Energy

IEW 2026: India Energy Week 2026 highlights coordinated push for a secure, sustainable energy future

India’s energy consumption is in the lower half globally on a per capita basis

  • By ICN Bureau | January 31, 2026
The third day of India Energy Week 2026 underscored the urgent need to align policy, data, technology, and investment to meet India’s surging energy demands. Government, industry, and global leaders laid out clear pathways for a secure, resilient, and inclusive energy future.
 
At the Global Energy Conclave, sessions marking the release of the IEA India Bioenergy Market Report and the 5th edition of the PPAC Journal highlighted India’s growing bioenergy potential.
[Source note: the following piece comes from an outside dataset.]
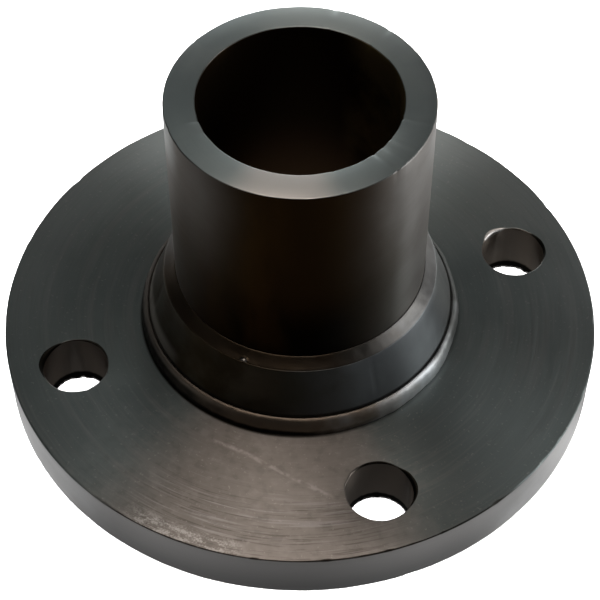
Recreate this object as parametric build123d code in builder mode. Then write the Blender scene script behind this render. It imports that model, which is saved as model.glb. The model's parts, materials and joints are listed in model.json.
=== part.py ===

Neeraj Mittal, Secretary, Ministry of Petroleum and Natural Gas, said India’s bioenergy sector “has the potential to grow significantly faster than overall energy demand and emerge as a key pillar of energy security, emissions reduction and rural development.”
 
“India’s energy consumption is in the lower half globally on a per capita basis, but its growth rate is almost twice the world average. In the next decade, India’s energy growth could outstrip global growth by a factor of two or more,” Mittal added. 
 
He cited the ethanol blending programme, noting that blending has risen from 1.4% in 2014 to nearly 20% today, with similar targets set for biodiesel, compressed biogas, and sustainable aviation fuel.
 
Paolo Frankl, Head of the Renewable Energy Division at the International Energy Agency, noted that India has tripled its consumption of modern bioenergy since 2020 and could double deployment again by 2030 if policy implementation is strengthened.
 
In the Leadership Spotlight Session on energy data, Pankaj Jain, Former Secretary, Ministry of Petroleum and Natural Gas, warned against reactive planning: "Energy cannot play catch-up. Energy has to anticipate.” He stressed integrating data across petroleum, power, coal, and gas to guide macroeconomic forecasting and infrastructure prioritisation.
 
On artificial intelligence in upstream energy, Rajarshi Gupta, MD & CEO of ONGC Videsh Limited, said India is undergoing a fundamental shift in how exploration data is created, shared, and used, emphasizing the need to break silos and unlock value from AI-driven decision-making.
 
In a session on solar and wind, Santosh Kumar Sarangi, Secretary, Ministry of New and Renewable Energy, said India must move beyond capacity expansion to focus on grid integration and domestic manufacturing, noting that non-fossil fuel capacity has reached 267 GW.
 
At a panel on coal’s role in India’s energy mix, Vikram Dev Dutt, Secretary, Ministry of Coal, said affordable and dependable baseload power remains imperative as India works to triple per capita energy consumption, even while renewables scale up.
 
In the spotlight on green hydrogen, Abhay Bakre, Mission Director, National Green Hydrogen Mission, said India’s green hydrogen ecosystem is moving decisively from ambition to execution, supported by competitive renewable energy costs, policy certainty, and global partnerships.
 
As the day concluded, India Energy Week 2026 reaffirmed that the nation’s energy transition will not follow a single pathway, but will be defined by coordinated policy, innovation, and collaboration. With clear direction and stakeholder alignment, India is positioning itself as a central force shaping the future of global energy systems.